Con spread fermi intorno ai minimi storici, l’andamento altalenante dei tassi d’interesse prosegue a livello globale. A fine settembre i rendimenti obbligazionari sono saliti sulla scia dei toni sempre più restrittivi delle banche centrali per via dei timori d’inflazione.
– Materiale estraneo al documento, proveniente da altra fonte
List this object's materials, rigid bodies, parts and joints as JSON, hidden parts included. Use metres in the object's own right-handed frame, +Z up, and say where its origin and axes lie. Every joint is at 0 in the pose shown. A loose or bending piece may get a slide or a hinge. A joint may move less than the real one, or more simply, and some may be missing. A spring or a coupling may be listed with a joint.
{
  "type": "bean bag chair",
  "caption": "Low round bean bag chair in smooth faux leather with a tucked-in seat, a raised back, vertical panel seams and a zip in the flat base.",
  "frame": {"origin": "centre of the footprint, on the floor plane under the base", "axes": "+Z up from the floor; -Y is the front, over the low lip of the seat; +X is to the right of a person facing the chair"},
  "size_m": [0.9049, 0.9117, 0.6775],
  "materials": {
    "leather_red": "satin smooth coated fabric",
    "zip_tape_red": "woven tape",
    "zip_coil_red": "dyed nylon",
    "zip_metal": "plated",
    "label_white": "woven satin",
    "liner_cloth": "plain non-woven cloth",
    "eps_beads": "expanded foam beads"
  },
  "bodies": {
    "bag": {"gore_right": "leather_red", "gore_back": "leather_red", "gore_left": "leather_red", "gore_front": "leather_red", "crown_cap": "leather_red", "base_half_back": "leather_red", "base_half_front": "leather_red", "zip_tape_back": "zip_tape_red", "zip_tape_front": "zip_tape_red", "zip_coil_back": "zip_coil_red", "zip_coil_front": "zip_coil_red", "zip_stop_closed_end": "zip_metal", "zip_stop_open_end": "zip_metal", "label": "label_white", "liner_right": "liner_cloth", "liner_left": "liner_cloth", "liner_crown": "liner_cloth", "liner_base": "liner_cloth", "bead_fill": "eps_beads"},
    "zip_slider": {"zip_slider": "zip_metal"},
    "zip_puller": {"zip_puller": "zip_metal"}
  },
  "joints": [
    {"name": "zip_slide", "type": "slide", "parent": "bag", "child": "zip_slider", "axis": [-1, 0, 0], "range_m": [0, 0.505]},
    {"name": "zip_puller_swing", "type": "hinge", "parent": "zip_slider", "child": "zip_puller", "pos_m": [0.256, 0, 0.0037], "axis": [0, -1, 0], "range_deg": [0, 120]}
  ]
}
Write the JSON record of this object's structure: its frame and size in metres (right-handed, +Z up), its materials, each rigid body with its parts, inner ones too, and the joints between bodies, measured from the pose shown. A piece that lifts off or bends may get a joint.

Soprattutto gli alti prezzi delle materie prime e le strozzature dal lato dell’offerta, dalla carenza di semiconduttori ai distributori di benzina vuoti nel Regno Unito, sono chiari segnali d’inflazione. Ciò detto, molti di questi fattori si riveleranno probabilmente temporanei: gli attriti nell’economia fanno notizia, ma di solito sono di breve durata e si risolvono per effetto delle forze di mercato. Inoltre, dato il netto calo della fiducia dei consumatori USA, ci aspettiamo che la dinamica di crescita rallenti. Ciò dovrebbe alleviare le pressioni inflazionistiche, ma nel prossimo futuro i dati sull’inflazione dovrebbero stabilizzarsi oltre l’obiettivo del 2% della Federal Reserve. Il picco d’inflazione è probabilmente già superato e non crediamo che i rendimenti obbligazionari continueranno a salire. Riteniamo che l’ultima oscillazione sia un assestamento dai
minimi dell’estate e ci aspettiamo che si affermi un nuovo range. Gli asset rischiosi potrebbero evidenziare
un nuovo rally alimentato dalla reflazione, ma nulla rispetto a ciò che abbiamo visto nell’ultimo anno. Siamo cauti riguardo alla duration e manteniamo una visione neutrale sugli spread di credito, dati i livelli già ridotti.